--- Problem requirements ---
Only the lines from the line with "Reconstruct the object" through the line with "RAIL_TENON_SHOULDER = 10.0" should be copied, exactly as they appear, with both ends kept.

──────────

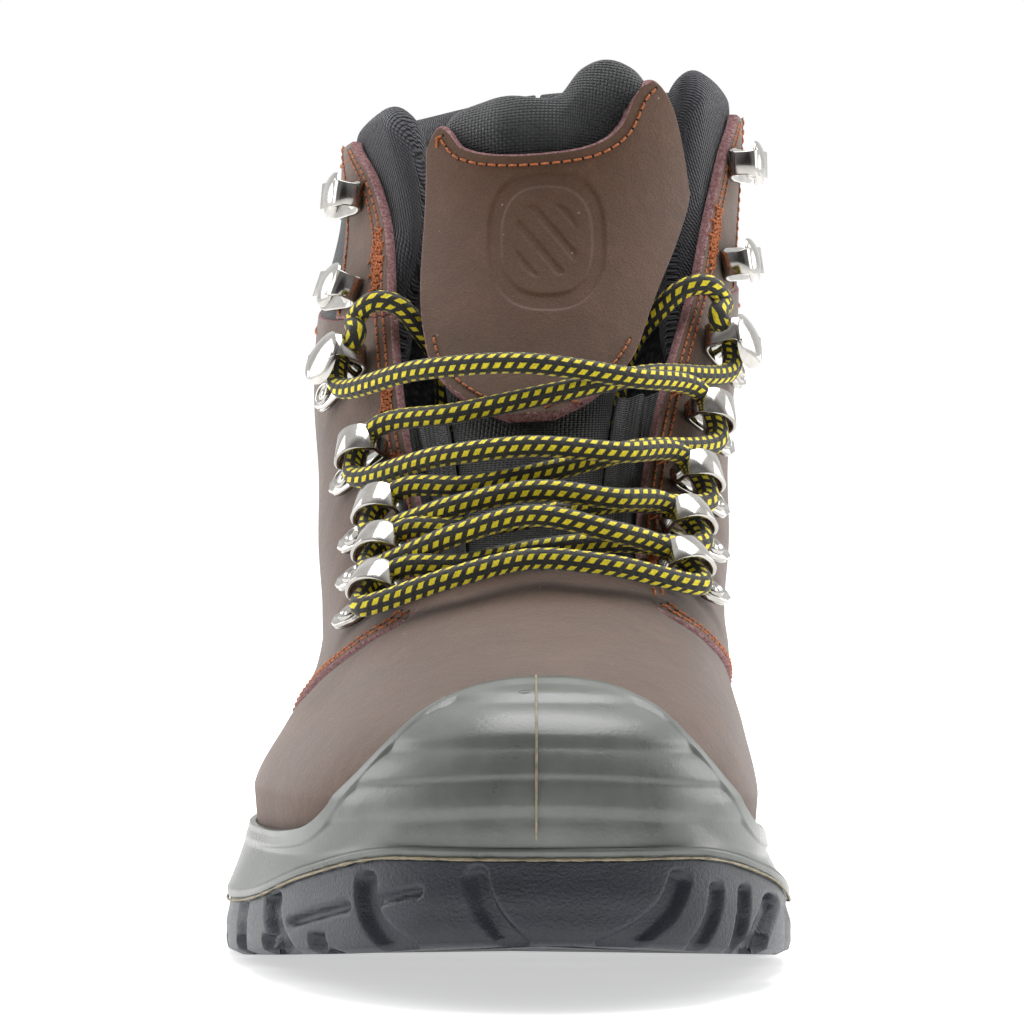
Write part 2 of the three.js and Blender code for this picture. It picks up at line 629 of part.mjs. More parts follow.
// From the outer lock hook down to the bar over the vamp and up again to the inner lock hook.
const holders = [
  [-1, LOCK_HOOK.lateral, -1], [1, LOOPS.medial[3], -1], [-1, LOOPS.lateral[2], -1],
  [1, LOOPS.medial[1], -1], [-1, LOOPS.lateral[0], -1], [1, LOOPS.medial[0], 1],
  [-1, LOOPS.lateral[1], 1], [1, LOOPS.medial[2], 1], [-1, LOOPS.lateral[3], 1],
  [1, LOCK_HOOK.medial, 1],
];
const crossings = [[9.5, 0], [1.8, 0.006], [8, 0.02], [1.8, 0.036], [5, 0.05], [9.5, 0.036], [1.8, 0.02],
  [7.8, 0.006], [3.6, 0]];
const tuckStops = (sign) => tuck(sign).map((stop) => under(...stop));
const laceStops = [...tuckStops(-1).reverse(), ...passStops(...holders[0])];
crossings.forEach(([crest, bow], i) => {
  const start = passRows(...holders[i])[1];
  const end = passRows(...holders[i + 1])[0];
  laceStops.push(...spanStops(start, end, crest, bow), ...passStops(...holders[i + 1]));
});
laceStops.push(...tuckStops(1));

class StopCurve extends THREE.CatmullRomCurve3 {
  getUtoTmapping(u) {
    return u;
  }
}
const laceLine = new StopCurve(laceStops, false, 'centripetal');

function makeLace() {
  const section = new THREE.Shape();
  for (let i = 0; i < LACE_SIDES; i += 1) {
    const angle = (2 * Math.PI * (i + 0.5)) / LACE_SIDES;
    const [x, y] = [Math.cos(angle), Math.sin(angle)].map((c) => (c * LACE_DIAMETER) / 2);
    if (i === 0) section.moveTo(x, y);
    else section.lineTo(x, y);
  }
  return tidy(new THREE.ExtrudeGeometry(section, { steps: laceStops.length - 1, extrudePath: laceLine }));
}
add('lace', makeLace(), laceBraid);

const AGLET_LENGTH = 22;
['lateral', 'medial'].forEach((side, end) => {
  const tip = laceLine.getPoint(end);
  const away = laceLine.getTangent(end).multiplyScalar(end === 0 ? -1 : 1);
  const tube = new THREE.CylinderGeometry(1.7, 1.9, AGLET_LENGTH, 12);
  const aglet = add(`aglet_${side}`, tidy(tube), material(0x151516, 0.4));
  aglet.position.copy(tip).addScaledVector(away, AGLET_LENGTH / 2 + GAP);
  aglet.quaternion.setFromUnitVectors(new THREE.Vector3(0, 1, 0), away);
});

export default object;
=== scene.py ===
import math

import bmesh
import bpy
import numpy as np
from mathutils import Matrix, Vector, noise


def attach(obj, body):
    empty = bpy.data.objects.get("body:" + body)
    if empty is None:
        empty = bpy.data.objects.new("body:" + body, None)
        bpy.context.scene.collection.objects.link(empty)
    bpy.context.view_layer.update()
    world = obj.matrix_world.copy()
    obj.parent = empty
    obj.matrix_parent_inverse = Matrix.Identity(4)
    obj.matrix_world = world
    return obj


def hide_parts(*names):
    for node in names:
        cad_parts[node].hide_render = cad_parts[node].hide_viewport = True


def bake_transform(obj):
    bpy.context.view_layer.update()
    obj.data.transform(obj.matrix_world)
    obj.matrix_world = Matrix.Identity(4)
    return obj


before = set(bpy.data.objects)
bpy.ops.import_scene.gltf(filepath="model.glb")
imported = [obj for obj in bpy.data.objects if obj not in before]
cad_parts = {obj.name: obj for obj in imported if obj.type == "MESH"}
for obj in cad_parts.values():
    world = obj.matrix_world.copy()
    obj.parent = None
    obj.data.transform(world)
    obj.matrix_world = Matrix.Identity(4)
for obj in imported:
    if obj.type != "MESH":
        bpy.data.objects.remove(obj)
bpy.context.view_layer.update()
scene = bpy.context.scene
scene.view_settings.view_transform = "Standard"
mm = 0.001

# camera, at the height of the ankle and some way in front of the toe
view = {"at": (0.0001, -1.1525, 0.130), "tilt": 87.803, "lens": 193.36}
camera = bpy.data.objects.new("camera", bpy.data.cameras.new("camera"))
camera.data.lens = view["lens"]
camera.data.sensor_width = 36
camera.data.clip_start = 0.05
camera.location = view["at"]
camera.rotation_euler = (math.radians(view["tilt"]), 0, 0)
scene.collection.objects.link(camera)
scene.camera = camera

# the last's shape, in millimetres; each table lists (position, value) from the toe (0) to the heel (1)
bootShape = {
    "length": 305, "forefoot": 112, "shift": 0.115,
    "midline": [(0, 6), (0.05, 5.6), (0.12, 4), (0.2, 1.5), (0.28, -1), (0.36, -3), (0.5, -6),
                (0.62, -5.7), (0.75, -3), (0.88, -1), (1, 0)],
    "roundness": [(0, 88), (0.05, 77), (0.12, 71), (0.2, 65.5), (0.28, 61.6), (0.36, 56), (0.5, 44.5),
                  (0.62, 40), (0.75, 45.3), (0.88, 61), (0.96, 76), (1, 80)],
    "parting": [(0, 28), (0.04, 27), (0.1, 22), (0.18, 15.5), (0.26, 12), (0.34, 11), (0.8, 11.5), (1, 14)],
    "tread": [(0, 12), (0.05, 9), (0.12, 6.2), (0.2, 3.3), (0.28, 0.6), (0.31, 0), (0.52, 0),
              (0.57, 5), (0.64, 5), (0.655, 0), (0.93, 0), (1, 2.5)],
}
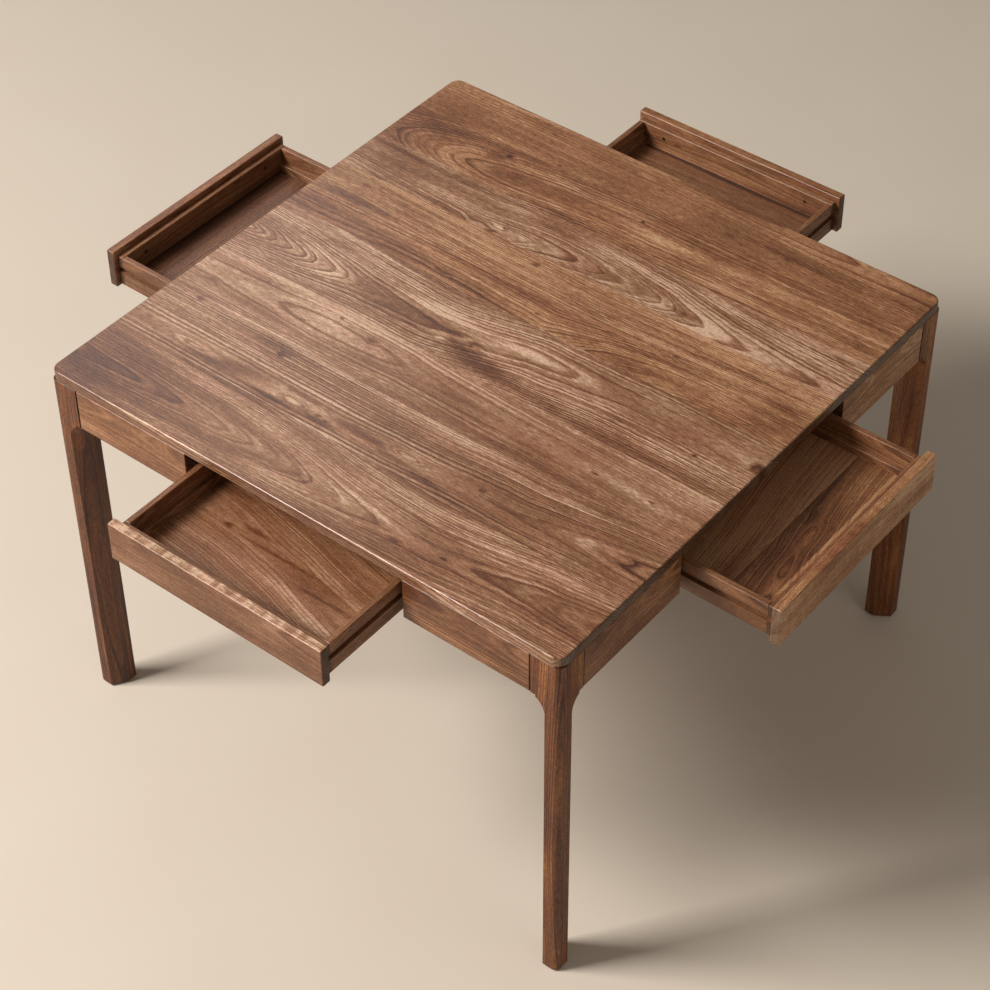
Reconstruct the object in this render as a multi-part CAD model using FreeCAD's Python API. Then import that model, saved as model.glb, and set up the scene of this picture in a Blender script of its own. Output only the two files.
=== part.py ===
import FreeCAD, Part
import os

# A square walnut mahjong table with a handle-less drawer in the middle of each side.
# Millimetres, +Z up, the origin on the floor at the table's centre, the front towards -Y.
# What repeats on the four sides is made once for the front and turned about Z. There, X runs
# along the side and Y runs inwards from it, so "left" is -X for someone facing the table.

Vector = FreeCAD.Vector

# Table
TABLE_SIDE = 1050.0
TABLE_HEIGHT = 750.0
TOP_THICK = 20.0
TOP_CORNER_R = 20.0
TOP_UPPER_EDGE_R = 3.5
TOP_LOWER_EDGE_R = 1.5
BOARD_WIDTHS = (155.0, 144.0, 112.0, 160.0, 64.0, 87.0, 104.0, 114.0, 110.0)

# Legs, measured in from the two outer faces
LEG_HEAD = 56.0
LEG_SHAFT = 46.5
LEG_FLAT = 29.0
LEG_SLANT_DEPTH = 25.0
LEG_CORNER_R = 12.5
HAUNCH_R = 34.0
HEAD_EDGE_R = 1.5
FOOT_EDGE_R = 4.0
PAD_R = 13.0
PAD_THICK = 3.5
PAD_STAND = 1.5
PAD_PLAY = 0.2

# Aprons
APRON_HEIGHT = 81.0
APRON_THICK = 20.0
APRON_EDGE_R = 2.0
SHADOW_GAP = 2.0
OPENING = 448.0
LEG_TENON_LENGTH = 26.0
LEG_TENON_THICK = 10.0
LEG_TENON_SHOULDER = 10.0

# Rails under the top
RAIL_THICK = 20.0
RAIL_HEIGHT = 70.0
RAIL_TENON_LENGTH = 8.0
RAIL_TENON_THICK = 10.0
RAIL_TENON_SHOULDER = 10.0

# Drawer face and box
FACE_THICK = 17.0
FACE_SIDE_GAP = 4.4
FINGER_GAP = 12.0
FACE_DROP = 6.5
FACE_EDGE_R = 2.5
BOX_BELOW_FACE = 11.0
BOX_HEIGHT = 60.0
BOX_SIDE_GAP = 13.0
BOX_REAR_GAP = 6.0
BOX_EDGE_R = 2.0
SIDE_THICK = 11.0
INNER_FRONT_THICK = 12.0
BACK_THICK = 12.0
TONGUE_LENGTH = 6.0
TONGUE_STOP = 4.0
BOTTOM_THICK = 8.0
BOTTOM_DEPTH = 45.0
BOTTOM_GROOVE = 5.0
BOTTOM_PLAY = 0.5
SLIP_WIDTH = 8.0
SLIP_RISE = 14.0
SLIP_LIP = 4.0
SLIP_EDGE_R = 2.0

# Drawer runners and stops
GROOVE_DOWN = 22.0
GROOVE_HEIGHT = 12.0
GROOVE_DEPTH = 6.0
RUNNING_GAP = 0.3
RUNNER_TIP_GAP = 0.5
LUG_LENGTH = 35.0
LUG_RISE = 16.0
LUG_SIDE_GAP = 1.0
EAR_SIDE_GAP = 1.0
EAR_OVER_GROOVE = 4.0
EAR_BELOW_TOP = 2.0
SHORT_OF_STOP = 31.9

# Screws
SCREW_R = 2.0
SCREW_HEAD_R = 3.75
SCREW_HEAD_DEPTH = 2.2
SCREW_TIP = 4.0
SCREW_TIP_R = 0.2
SCREW_PLAY = 0.1
RECESS_WIDTH = 1.0
RECESS_LENGTH = 4.4
RECESS_DEPTH = 1.4
WOOD_SCREW_LENGTH = 30.0
RUNNER_SCREW_INSET = 36.0
RAIL_WEB = 18.0
COUNTERBORE_R = 4.5
TOP_SCREW_NEAR = 90.0
TOP_SCREW_INSET = 105.0
FACE_SCREW_ALONG = 155.0
FACE_SCREW_DOWN = 19.0
FACE_SCREW_BITE = 12.0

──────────

--- Exercise output ---
Reconstruct the object in this render as a multi-part CAD model using FreeCAD's Python API. Then import that model, saved as model.glb, and set up the scene of this picture in a Blender script of its own. Output only the two files.
=== part.py ===
import FreeCAD, Part
import os

# A square walnut mahjong table with a handle-less drawer in the middle of each side.
# Millimetres, +Z up, the origin on the floor at the table's centre, the front towards -Y.
# What repeats on the four sides is made once for the front and turned about Z. There, X runs
# along the side and Y runs inwards from it, so "left" is -X for someone facing the table.

Vector = FreeCAD.Vector

# Table
TABLE_SIDE = 1050.0
TABLE_HEIGHT = 750.0
TOP_THICK = 20.0
TOP_CORNER_R = 20.0
TOP_UPPER_EDGE_R = 3.5
TOP_LOWER_EDGE_R = 1.5
BOARD_WIDTHS = (155.0, 144.0, 112.0, 160.0, 64.0, 87.0, 104.0, 114.0, 110.0)

# Legs, measured in from the two outer faces
LEG_HEAD = 56.0
LEG_SHAFT = 46.5
LEG_FLAT = 29.0
LEG_SLANT_DEPTH = 25.0
LEG_CORNER_R = 12.5
HAUNCH_R = 34.0
HEAD_EDGE_R = 1.5
FOOT_EDGE_R = 4.0
PAD_R = 13.0
PAD_THICK = 3.5
PAD_STAND = 1.5
PAD_PLAY = 0.2

# Aprons
APRON_HEIGHT = 81.0
APRON_THICK = 20.0
APRON_EDGE_R = 2.0
SHADOW_GAP = 2.0
OPENING = 448.0
LEG_TENON_LENGTH = 26.0
LEG_TENON_THICK = 10.0
LEG_TENON_SHOULDER = 10.0

# Rails under the top
RAIL_THICK = 20.0
RAIL_HEIGHT = 70.0
RAIL_TENON_LENGTH = 8.0
RAIL_TENON_THICK = 10.0
RAIL_TENON_SHOULDER = 10.0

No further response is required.